## Objective
Copy out exactly the lines from the first line of the material below through the line containing "return box(-250, 390, -60, 392, DECK_Z, 1060)", and nothing beyond them.
** start of Records to use **
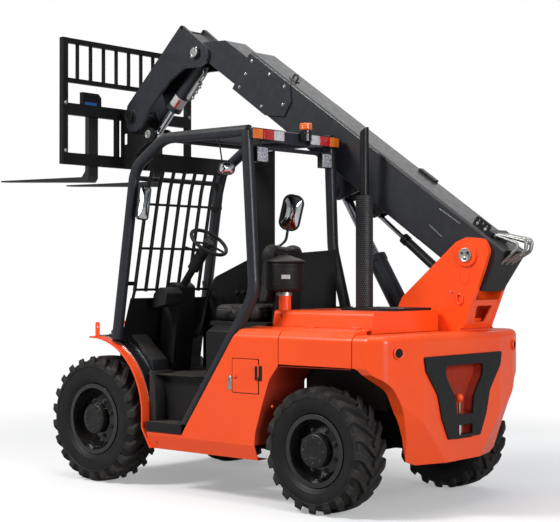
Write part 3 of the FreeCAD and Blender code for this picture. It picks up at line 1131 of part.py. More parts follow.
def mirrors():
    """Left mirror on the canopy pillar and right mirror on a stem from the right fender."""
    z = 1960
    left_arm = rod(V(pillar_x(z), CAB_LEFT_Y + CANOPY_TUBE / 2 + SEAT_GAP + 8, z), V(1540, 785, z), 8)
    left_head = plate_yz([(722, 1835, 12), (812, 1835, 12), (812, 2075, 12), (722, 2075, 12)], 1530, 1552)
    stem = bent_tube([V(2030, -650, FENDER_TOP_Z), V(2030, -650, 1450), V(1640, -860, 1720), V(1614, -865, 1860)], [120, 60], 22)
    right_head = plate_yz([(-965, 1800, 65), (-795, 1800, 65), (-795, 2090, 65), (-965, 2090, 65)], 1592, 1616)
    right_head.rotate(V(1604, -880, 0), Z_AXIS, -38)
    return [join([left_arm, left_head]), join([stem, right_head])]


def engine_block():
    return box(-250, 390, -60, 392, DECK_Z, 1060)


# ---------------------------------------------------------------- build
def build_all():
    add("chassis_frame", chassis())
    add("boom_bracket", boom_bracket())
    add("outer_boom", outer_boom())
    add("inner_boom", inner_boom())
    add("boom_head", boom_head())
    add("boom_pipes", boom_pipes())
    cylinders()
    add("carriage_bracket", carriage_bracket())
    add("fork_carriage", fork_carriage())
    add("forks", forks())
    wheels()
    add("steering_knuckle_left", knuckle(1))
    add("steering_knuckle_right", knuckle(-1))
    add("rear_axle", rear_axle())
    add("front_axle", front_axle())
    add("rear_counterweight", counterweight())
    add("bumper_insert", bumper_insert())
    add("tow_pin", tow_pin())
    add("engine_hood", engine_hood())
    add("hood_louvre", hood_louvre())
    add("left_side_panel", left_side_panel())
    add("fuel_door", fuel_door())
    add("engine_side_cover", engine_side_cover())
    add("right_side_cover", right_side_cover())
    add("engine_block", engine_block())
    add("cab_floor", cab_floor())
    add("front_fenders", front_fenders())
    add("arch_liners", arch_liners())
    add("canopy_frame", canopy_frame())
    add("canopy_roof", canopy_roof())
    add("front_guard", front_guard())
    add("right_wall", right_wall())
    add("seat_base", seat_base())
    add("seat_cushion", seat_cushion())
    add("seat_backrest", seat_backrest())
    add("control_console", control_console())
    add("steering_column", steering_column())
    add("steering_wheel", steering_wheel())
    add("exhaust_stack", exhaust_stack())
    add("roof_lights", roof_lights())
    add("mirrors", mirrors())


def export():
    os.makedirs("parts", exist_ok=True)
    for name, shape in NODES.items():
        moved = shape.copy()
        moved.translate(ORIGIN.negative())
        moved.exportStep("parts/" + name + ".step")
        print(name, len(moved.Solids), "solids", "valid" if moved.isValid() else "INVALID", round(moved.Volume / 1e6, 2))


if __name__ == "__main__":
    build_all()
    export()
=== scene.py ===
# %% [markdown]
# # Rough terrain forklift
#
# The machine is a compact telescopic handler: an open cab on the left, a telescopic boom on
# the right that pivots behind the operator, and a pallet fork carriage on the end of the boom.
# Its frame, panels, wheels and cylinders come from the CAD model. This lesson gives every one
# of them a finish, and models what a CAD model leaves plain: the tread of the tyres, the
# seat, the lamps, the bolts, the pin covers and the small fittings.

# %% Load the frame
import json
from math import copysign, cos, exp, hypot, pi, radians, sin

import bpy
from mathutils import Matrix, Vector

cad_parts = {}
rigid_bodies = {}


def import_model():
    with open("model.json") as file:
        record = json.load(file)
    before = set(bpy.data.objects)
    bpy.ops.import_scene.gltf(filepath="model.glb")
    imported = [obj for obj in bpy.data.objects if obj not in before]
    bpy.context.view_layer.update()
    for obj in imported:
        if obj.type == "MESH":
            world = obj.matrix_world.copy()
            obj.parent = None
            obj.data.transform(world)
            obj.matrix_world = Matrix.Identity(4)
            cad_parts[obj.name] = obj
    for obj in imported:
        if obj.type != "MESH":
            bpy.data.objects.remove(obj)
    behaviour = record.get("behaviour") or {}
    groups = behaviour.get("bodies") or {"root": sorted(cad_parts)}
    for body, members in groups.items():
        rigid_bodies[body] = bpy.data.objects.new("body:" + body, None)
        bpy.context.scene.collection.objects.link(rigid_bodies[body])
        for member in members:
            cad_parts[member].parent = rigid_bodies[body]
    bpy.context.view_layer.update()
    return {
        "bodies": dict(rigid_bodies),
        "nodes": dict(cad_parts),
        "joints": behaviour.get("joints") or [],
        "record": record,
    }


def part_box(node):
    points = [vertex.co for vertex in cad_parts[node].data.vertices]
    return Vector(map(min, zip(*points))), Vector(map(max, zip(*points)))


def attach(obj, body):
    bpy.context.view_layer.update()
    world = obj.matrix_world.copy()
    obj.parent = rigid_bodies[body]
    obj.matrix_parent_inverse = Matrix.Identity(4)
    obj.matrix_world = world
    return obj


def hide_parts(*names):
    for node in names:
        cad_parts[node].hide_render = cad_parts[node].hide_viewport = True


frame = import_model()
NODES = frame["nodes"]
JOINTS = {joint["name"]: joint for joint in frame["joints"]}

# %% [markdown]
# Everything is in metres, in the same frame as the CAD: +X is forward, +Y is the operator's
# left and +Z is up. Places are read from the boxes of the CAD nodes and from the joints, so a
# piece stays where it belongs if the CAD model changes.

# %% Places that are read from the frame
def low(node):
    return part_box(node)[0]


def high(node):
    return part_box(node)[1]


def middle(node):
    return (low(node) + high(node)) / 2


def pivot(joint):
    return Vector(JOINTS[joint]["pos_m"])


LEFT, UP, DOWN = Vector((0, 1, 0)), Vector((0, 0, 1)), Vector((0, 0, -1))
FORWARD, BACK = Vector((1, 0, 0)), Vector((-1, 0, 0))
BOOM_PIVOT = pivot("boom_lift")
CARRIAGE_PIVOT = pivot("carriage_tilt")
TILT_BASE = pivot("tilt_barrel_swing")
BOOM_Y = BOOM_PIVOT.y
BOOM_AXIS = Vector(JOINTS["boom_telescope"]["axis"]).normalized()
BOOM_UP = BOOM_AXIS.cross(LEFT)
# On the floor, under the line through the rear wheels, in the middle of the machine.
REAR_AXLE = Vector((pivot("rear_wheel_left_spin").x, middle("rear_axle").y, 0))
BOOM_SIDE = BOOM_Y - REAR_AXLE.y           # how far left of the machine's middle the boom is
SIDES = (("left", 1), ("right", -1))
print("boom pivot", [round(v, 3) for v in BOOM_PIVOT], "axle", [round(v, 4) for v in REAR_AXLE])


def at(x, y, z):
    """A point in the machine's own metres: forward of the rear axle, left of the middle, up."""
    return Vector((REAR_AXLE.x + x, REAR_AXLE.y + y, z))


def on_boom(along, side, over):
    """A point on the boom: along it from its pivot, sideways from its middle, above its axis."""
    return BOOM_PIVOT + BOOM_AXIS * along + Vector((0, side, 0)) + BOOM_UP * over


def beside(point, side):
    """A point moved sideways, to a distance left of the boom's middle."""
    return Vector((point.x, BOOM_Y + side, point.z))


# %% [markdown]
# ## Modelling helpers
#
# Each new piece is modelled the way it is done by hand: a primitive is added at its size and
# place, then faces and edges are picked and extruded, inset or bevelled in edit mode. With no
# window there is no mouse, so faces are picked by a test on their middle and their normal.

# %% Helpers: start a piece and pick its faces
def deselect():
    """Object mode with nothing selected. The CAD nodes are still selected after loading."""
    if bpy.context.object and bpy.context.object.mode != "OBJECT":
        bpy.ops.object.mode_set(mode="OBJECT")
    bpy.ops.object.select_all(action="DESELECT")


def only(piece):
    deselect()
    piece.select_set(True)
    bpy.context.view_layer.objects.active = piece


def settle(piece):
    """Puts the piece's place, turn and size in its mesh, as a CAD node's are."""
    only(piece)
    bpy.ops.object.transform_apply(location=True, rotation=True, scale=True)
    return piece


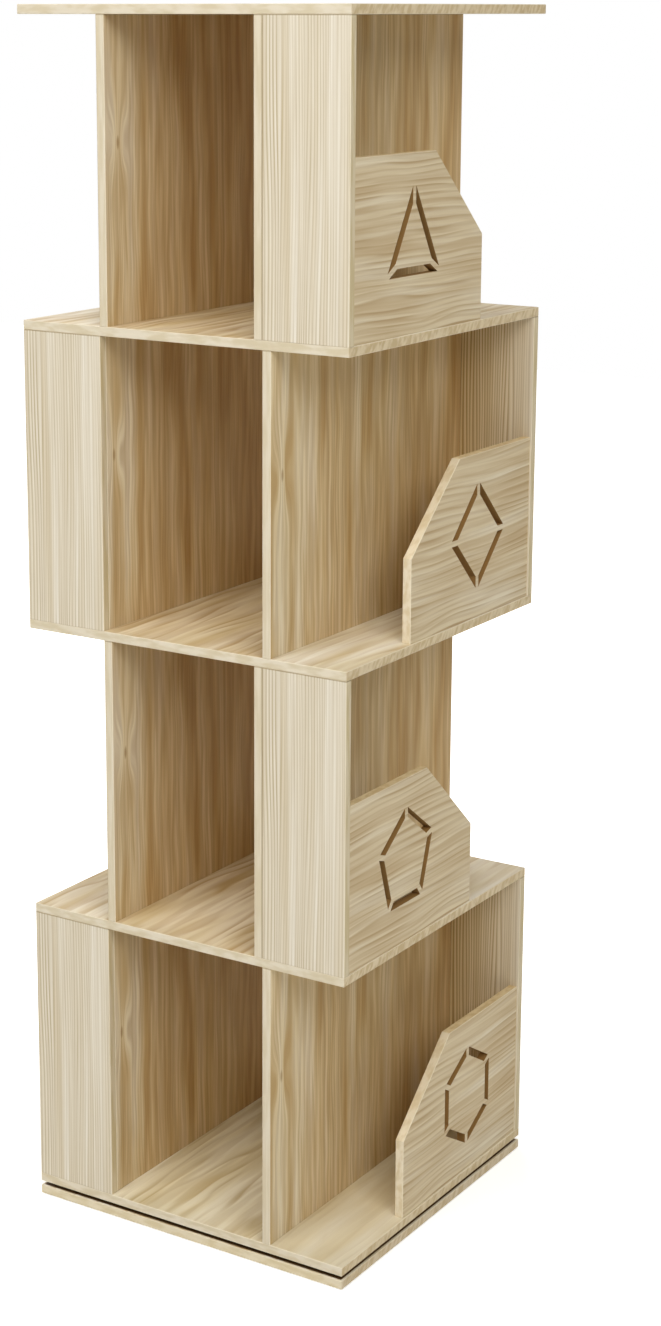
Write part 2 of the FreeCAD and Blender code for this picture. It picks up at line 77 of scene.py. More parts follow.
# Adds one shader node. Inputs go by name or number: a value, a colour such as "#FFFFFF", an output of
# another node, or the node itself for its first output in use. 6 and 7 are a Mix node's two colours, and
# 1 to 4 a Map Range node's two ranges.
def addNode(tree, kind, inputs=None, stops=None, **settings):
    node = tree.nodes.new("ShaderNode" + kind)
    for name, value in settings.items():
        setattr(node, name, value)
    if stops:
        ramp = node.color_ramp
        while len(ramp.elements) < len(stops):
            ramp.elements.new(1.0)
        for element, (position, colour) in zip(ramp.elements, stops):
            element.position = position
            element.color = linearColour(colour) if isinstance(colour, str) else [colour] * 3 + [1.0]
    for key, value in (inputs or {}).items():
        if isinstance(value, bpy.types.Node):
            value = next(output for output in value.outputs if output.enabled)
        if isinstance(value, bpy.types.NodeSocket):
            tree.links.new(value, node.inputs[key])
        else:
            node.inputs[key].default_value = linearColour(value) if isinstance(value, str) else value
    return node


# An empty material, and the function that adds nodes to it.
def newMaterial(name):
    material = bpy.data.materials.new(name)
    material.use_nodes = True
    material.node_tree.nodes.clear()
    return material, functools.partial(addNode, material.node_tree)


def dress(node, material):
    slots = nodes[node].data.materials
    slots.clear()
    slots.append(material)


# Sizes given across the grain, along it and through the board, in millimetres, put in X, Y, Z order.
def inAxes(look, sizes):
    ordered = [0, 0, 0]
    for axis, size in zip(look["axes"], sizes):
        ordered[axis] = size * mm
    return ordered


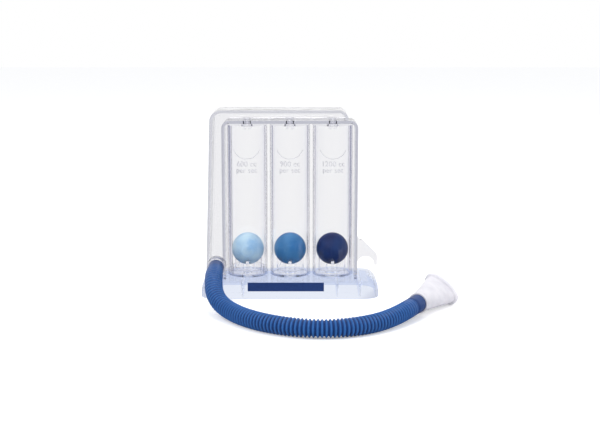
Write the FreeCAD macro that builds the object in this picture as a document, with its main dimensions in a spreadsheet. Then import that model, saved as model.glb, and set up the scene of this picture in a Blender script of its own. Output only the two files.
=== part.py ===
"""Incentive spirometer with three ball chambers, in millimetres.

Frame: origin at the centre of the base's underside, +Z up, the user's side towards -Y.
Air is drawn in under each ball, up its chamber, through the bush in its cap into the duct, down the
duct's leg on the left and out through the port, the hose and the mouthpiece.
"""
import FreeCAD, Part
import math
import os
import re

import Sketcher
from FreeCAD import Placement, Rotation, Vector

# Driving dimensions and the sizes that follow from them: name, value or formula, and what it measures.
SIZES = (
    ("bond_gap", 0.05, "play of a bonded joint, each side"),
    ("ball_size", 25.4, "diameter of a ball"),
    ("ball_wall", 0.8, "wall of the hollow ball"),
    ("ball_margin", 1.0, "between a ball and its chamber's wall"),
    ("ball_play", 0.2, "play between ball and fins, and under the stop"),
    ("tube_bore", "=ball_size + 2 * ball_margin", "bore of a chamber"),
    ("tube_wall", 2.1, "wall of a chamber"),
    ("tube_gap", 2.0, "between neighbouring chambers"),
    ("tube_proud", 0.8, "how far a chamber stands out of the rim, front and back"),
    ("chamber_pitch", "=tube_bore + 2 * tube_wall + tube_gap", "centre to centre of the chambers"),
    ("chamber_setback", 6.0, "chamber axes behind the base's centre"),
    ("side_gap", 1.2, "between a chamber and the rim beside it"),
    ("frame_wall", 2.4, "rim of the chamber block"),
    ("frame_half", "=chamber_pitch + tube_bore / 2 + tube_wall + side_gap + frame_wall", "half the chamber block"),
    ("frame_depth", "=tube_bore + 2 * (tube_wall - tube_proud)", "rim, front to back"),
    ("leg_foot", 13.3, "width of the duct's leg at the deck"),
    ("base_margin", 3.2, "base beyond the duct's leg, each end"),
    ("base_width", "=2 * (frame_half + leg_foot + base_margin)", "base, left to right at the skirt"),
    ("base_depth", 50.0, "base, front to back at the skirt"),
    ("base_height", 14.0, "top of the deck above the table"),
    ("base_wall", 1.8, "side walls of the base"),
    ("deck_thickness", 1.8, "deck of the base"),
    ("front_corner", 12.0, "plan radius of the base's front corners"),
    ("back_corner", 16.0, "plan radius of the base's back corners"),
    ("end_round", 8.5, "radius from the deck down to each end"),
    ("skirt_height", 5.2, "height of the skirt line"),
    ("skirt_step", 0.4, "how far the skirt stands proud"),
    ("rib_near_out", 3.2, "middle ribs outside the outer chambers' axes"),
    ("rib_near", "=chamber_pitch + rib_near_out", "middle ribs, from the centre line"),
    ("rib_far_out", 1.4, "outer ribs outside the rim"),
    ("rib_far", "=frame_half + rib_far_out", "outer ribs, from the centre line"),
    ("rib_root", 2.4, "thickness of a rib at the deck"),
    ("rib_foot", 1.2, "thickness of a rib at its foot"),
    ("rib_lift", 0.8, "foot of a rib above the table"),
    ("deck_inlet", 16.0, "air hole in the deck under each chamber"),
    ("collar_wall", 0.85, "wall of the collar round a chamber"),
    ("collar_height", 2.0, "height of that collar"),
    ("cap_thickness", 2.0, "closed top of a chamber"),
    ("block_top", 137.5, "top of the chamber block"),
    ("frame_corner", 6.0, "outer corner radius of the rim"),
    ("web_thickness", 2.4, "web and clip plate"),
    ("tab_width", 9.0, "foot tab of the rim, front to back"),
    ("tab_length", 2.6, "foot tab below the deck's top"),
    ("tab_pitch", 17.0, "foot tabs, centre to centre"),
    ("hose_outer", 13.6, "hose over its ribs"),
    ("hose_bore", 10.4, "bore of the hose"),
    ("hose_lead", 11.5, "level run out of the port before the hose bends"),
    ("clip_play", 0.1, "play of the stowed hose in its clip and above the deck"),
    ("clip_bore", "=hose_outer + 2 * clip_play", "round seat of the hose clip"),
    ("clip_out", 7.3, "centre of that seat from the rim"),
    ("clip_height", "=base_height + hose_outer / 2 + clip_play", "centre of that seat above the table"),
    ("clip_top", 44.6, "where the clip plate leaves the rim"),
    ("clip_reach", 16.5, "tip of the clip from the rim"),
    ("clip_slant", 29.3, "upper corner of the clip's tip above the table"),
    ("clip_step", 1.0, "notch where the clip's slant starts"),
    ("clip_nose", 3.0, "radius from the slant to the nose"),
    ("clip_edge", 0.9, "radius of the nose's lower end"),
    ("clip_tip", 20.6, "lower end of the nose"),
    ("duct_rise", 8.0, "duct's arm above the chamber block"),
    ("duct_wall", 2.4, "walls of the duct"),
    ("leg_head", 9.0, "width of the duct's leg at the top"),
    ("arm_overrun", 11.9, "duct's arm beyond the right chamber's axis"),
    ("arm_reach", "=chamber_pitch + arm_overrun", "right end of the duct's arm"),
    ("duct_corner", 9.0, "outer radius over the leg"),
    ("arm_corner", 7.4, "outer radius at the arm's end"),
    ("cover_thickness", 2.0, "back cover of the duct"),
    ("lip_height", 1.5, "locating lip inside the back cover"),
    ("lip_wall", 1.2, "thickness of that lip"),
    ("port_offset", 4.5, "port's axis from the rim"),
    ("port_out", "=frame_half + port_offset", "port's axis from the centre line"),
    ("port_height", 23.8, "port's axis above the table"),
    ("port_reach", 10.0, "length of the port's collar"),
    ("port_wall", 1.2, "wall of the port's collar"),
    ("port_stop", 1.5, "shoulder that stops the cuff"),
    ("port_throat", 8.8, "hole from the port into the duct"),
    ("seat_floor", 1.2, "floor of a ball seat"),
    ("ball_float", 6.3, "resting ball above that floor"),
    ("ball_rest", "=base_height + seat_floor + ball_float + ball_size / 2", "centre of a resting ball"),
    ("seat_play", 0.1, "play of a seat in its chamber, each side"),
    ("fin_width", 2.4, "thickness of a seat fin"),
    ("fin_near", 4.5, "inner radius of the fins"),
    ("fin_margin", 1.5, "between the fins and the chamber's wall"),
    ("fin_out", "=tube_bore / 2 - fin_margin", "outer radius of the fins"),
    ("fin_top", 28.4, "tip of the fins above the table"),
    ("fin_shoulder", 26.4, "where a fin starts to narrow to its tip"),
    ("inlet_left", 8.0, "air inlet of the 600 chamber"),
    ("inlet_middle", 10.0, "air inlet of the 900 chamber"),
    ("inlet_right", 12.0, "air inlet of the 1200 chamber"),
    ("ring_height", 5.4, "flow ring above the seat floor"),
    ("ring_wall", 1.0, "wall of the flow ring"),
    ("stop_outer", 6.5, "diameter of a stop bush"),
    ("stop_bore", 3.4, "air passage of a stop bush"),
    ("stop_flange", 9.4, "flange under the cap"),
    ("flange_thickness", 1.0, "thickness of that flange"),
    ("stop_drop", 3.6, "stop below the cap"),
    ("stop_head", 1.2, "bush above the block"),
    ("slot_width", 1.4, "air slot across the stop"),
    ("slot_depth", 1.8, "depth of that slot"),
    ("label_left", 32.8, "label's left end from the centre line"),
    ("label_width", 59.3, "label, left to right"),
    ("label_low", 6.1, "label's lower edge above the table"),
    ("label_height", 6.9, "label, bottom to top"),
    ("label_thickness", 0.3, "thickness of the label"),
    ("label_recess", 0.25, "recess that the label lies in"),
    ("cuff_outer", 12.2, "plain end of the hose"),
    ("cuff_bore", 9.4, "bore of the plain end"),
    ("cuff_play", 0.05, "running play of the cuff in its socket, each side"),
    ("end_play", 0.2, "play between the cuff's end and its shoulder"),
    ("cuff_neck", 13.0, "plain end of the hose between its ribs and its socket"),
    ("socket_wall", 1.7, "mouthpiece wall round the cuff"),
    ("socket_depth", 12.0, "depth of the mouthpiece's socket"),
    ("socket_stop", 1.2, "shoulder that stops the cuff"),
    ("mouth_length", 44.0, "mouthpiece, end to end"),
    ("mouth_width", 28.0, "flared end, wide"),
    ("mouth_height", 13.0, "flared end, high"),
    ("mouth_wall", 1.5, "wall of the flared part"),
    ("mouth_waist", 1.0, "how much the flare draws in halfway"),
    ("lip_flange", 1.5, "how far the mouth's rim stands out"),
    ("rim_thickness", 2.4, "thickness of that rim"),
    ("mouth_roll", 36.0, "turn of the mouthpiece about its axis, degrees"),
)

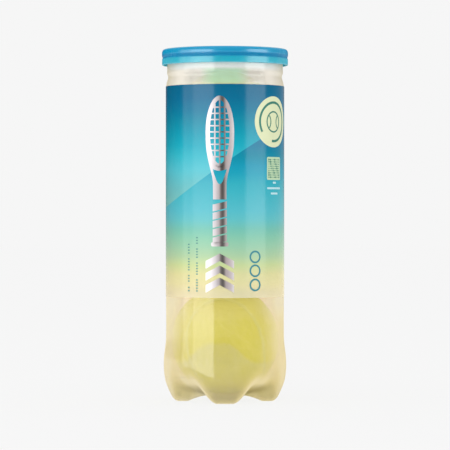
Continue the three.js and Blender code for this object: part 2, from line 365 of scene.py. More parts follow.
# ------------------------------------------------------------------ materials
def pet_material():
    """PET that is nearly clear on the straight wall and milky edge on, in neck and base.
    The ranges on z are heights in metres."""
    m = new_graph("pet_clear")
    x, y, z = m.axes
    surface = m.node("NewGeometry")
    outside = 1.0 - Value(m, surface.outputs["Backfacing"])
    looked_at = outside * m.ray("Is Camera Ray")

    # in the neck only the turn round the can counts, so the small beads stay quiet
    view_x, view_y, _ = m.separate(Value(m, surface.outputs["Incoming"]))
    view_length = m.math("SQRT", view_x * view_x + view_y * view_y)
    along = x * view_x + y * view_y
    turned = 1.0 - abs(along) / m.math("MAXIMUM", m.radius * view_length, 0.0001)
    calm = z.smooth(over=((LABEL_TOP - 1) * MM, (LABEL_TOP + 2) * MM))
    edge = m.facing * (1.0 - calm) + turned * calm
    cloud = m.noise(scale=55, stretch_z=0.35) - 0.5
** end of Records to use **
## Exercise response
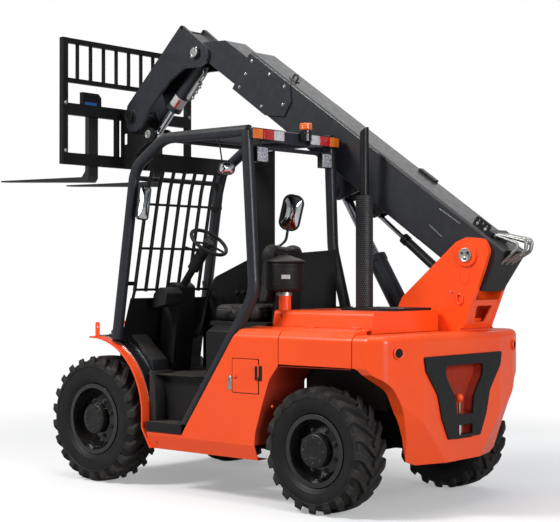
Write part 3 of the FreeCAD and Blender code for this picture. It picks up at line 1131 of part.py. More parts follow.
def mirrors():
    """Left mirror on the canopy pillar and right mirror on a stem from the right fender."""
    z = 1960
    left_arm = rod(V(pillar_x(z), CAB_LEFT_Y + CANOPY_TUBE / 2 + SEAT_GAP + 8, z), V(1540, 785, z), 8)
    left_head = plate_yz([(722, 1835, 12), (812, 1835, 12), (812, 2075, 12), (722, 2075, 12)], 1530, 1552)
    stem = bent_tube([V(2030, -650, FENDER_TOP_Z), V(2030, -650, 1450), V(1640, -860, 1720), V(1614, -865, 1860)], [120, 60], 22)
    right_head = plate_yz([(-965, 1800, 65), (-795, 1800, 65), (-795, 2090, 65), (-965, 2090, 65)], 1592, 1616)
    right_head.rotate(V(1604, -880, 0), Z_AXIS, -38)
    return [join([left_arm, left_head]), join([stem, right_head])]


def engine_block():
    return box(-250, 390, -60, 392, DECK_Z, 1060)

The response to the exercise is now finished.